Sous un ciel gris s’amorçait ce mardi 24 mars l’édition 2015 du Forum Social Mondial à Tunis.
Défiant la mauvaise température, quelques milliers de participants ont défilé à l’appel des organisateurs dans les rues de la ville, partant de la place Bab Saadoun et sillonnant la capitale jusqu’au musé du Bardo. Militants et associations de 150 pays se sont rassemblés afin de démontrer leur solidarité avec le peuple tunisien. Cet événement organisé sous le thème « Les peuples du monde contre le terrorisme » annonçe une série de 4 jours d’ateliers et d’activités. Réunissant des milliers d’acteurs de la société civile du monde entier, l’objectif est de développer une meilleure cohésion des luttes altermondialistes. L’ensemble du forum se déroulera sur le campus de l’université Tunis El Manar, où un dispositif de sécurité imposant a été mis en place afin de prévenir d’éventuels attentats contre les participants. Le forum se conclura par une grande marche de solidarité avec le peuple palestinien ce samedi 28 mars.

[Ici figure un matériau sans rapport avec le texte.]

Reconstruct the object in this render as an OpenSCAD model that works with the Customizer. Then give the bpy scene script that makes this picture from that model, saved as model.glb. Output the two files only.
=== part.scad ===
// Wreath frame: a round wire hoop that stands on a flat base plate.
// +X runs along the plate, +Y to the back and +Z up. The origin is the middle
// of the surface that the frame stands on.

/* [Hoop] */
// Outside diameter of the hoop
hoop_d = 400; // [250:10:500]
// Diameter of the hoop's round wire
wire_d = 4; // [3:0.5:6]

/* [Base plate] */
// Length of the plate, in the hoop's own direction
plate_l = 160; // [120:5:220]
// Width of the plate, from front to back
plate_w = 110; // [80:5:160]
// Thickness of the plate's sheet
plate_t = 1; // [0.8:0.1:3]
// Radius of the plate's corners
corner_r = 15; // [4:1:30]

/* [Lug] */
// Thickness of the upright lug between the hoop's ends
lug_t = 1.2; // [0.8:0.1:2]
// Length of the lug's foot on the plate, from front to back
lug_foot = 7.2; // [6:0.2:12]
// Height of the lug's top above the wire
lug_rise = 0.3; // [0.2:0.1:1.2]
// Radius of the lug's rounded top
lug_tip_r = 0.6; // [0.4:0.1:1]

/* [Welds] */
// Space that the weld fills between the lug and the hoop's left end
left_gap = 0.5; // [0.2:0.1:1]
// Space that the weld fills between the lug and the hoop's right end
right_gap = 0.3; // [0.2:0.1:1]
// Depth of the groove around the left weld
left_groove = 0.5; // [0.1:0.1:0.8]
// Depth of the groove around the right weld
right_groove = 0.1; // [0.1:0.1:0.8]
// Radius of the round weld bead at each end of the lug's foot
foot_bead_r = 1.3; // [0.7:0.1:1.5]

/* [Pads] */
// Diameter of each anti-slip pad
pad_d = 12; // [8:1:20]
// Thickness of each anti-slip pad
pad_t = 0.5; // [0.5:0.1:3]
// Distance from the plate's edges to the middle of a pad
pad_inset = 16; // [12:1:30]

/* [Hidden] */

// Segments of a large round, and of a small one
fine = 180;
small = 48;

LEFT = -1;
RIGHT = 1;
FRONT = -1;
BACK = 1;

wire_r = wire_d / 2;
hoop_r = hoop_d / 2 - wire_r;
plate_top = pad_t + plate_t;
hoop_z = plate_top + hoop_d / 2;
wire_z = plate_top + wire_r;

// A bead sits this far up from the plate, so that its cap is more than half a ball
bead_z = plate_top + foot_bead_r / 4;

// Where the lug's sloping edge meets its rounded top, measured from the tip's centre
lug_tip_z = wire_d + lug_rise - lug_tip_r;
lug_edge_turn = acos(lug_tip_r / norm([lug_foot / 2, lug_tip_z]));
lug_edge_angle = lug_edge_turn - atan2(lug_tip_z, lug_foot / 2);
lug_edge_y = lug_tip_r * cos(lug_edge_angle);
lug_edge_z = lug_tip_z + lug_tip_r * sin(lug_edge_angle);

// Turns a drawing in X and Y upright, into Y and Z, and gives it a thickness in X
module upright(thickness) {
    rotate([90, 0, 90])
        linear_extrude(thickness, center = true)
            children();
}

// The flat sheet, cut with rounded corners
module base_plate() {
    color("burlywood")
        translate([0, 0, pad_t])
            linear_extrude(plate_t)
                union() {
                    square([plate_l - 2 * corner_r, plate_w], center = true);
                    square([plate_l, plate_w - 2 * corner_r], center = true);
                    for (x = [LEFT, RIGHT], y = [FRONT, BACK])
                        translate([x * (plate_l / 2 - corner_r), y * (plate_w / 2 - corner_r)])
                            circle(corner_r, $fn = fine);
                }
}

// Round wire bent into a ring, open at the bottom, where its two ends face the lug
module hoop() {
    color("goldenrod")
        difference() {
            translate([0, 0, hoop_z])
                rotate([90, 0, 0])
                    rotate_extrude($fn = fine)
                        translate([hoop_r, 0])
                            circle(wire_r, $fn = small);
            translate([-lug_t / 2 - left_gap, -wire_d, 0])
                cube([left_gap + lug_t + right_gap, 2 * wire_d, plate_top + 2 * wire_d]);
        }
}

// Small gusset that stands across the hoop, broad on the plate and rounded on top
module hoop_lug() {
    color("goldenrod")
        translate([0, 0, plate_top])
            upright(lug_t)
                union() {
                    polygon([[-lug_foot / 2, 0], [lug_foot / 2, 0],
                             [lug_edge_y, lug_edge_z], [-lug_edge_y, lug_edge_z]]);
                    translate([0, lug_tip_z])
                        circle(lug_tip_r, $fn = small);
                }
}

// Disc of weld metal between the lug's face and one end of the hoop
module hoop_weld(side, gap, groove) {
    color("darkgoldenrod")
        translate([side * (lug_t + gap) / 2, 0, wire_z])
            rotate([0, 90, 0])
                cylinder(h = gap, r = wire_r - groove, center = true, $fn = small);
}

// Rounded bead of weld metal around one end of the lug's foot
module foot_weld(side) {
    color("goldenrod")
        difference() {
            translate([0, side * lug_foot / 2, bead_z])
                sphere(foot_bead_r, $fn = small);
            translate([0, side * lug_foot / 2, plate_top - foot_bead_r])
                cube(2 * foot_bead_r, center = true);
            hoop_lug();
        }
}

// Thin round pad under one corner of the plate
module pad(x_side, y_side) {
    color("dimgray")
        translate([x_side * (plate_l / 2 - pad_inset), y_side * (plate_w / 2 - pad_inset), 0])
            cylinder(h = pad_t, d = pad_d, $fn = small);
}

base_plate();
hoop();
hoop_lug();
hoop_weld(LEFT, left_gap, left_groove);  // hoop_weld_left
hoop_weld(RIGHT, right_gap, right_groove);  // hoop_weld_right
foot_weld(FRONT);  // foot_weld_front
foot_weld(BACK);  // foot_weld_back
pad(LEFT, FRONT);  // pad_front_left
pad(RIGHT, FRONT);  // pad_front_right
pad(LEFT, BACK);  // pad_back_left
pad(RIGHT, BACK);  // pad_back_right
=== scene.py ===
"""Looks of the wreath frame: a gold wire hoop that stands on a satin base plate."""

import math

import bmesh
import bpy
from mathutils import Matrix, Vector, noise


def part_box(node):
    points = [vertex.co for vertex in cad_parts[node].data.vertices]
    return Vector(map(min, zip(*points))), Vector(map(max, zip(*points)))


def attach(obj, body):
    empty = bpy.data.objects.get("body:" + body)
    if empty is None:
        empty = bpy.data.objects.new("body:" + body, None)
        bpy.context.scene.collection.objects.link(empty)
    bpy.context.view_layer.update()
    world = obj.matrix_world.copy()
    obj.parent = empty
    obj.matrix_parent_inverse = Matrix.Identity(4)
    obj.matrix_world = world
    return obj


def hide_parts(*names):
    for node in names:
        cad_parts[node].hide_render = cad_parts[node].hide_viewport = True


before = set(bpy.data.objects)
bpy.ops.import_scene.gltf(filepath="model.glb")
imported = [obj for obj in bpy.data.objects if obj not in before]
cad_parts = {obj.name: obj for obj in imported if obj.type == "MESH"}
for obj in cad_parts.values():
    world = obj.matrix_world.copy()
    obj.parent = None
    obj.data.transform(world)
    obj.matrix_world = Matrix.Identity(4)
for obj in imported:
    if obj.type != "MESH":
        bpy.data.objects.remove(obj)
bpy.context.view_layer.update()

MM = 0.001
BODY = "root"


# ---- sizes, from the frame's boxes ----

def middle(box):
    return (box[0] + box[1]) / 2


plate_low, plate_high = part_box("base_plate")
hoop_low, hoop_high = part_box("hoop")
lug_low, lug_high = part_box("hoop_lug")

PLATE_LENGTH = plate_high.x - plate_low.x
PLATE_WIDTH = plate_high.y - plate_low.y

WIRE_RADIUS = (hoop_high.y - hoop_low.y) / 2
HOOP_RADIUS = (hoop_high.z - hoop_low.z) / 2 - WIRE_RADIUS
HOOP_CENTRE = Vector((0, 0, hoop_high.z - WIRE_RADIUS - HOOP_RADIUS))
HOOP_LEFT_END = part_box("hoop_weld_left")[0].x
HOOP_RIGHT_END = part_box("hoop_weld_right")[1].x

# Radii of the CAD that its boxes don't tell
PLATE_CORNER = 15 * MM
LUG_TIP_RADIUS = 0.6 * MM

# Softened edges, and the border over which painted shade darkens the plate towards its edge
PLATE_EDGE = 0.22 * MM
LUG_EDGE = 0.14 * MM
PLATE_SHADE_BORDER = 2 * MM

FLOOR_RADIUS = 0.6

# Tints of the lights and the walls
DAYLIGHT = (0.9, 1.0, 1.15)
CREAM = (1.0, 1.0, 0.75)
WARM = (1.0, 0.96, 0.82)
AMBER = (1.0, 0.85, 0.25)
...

Depuis sa création en 2001, le Forum social mondial se présente comme une alternative sociale au Forum économique mondial. Dans ces propres mots, il s’agit d’un «espace de débat démocratique d’idées, d’approfondissement de la réflexion, de formulation de propositions, d’échange d’expériences et d’articulation de mouvements sociaux, réseaux, ONGs et d’autres organisations de la société civile qui s’opposent au néo-libéralisme et à la domination du monde par le capital et par toute forme d’impérialisme.» C’est pour une deuxième fois que la Tunisie accueille le forum social mondial à Tunis, témoignant d’une volonté de consolider les dynamiques de changements issus de la révolution tunisienne et des mouvements démocratiques dans la région ainsi que d’approfondir les débats face à une géopolitique nouvelle. En regard des événements récents, c’est aussi un immense appel de solidarité que lance ces organisations de la planète. L’ambiance lors de la marche était joviale et festive, malgré la tragédie du musé Bardo qui une semaine auparavant avait glacé le peuple d’effroi. Le drapeau tunisien se mêlait, dans une myriade de couleurs, à ceux de nombreuses autres délégations internationales.

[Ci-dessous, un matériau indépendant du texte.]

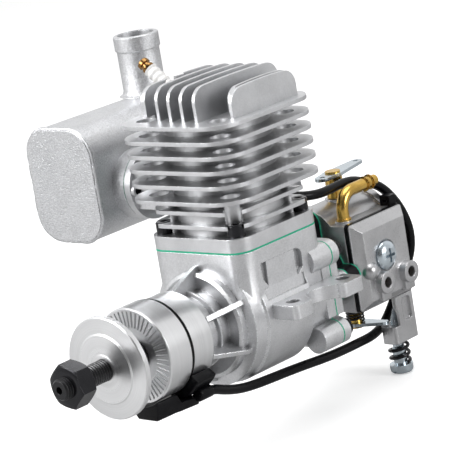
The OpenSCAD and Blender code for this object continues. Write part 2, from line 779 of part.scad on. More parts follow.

Rappelons que le 18 mars dernier, l’attaque du musé du Bardo revendiquée par l’État Islamique, a fait une vingtaine de morts, en grande majorité des touristes. Cet événement ébranla profondément la Tunisie qui n’est pas coutumière à ce type d’attentat. En parallèle à la marche se déroulait, à l’intérieur de l’enceinte d’une grille largement protégée, une cérémonie officielle symbolique, avec invités politiques et journalistes triés sur le volet, pour souligner le récent désastre sanglant. Aux alentours de la grille, les unités d’élites se tenaient en rang, souriant aux badauds agglutinés. Dans l’ensemble de la ville, on pouvait témoigner du renforcement du dispositif de sécurité, afin d’éviter qu’une telle catastrophe se reproduise. Pour des raisons nébuleuses, la réouverture au public du musé du Bardo qui était prévu pour le jour même a été reportée.
Alors que la transition démocratique, saluée par tous, se déroule sous l’oeil attentif du peuple, une zone d’ombre et d’inquiétude plane sur le pays du jasmin, qui comme plusieurs autres états de la région fait face à une islamisation politique grandissante. Dans les dernières années, près de 3000 tunisiens auraient quitté pour la Syrie et l’Iraq, et des centaines se trouveraient aussi en Libye. Le retour au pays de près de 500 de ces combattants appartenant à des groupes islamiques sème des doutes quant à la sécurité de ce pays qui peine à achever sa transition démocratique dans l’unité. De plus, la Tunisie, frappé depuis longtemps par de profondes difficultés économiques, voit ainsi l’arrivée de la saison touristique perturbée. Toutefois, le moral de la société civile reste fort et afin de dire non à l’extrémisme, nous assistons ces jours ci à des moments exceptionnels de mobilisation populaire. Espérons que le Forum Social Mondial permettra d’épauler ce peuple éprouvé, tout en étant vecteur de valeurs de partage et de solidarité.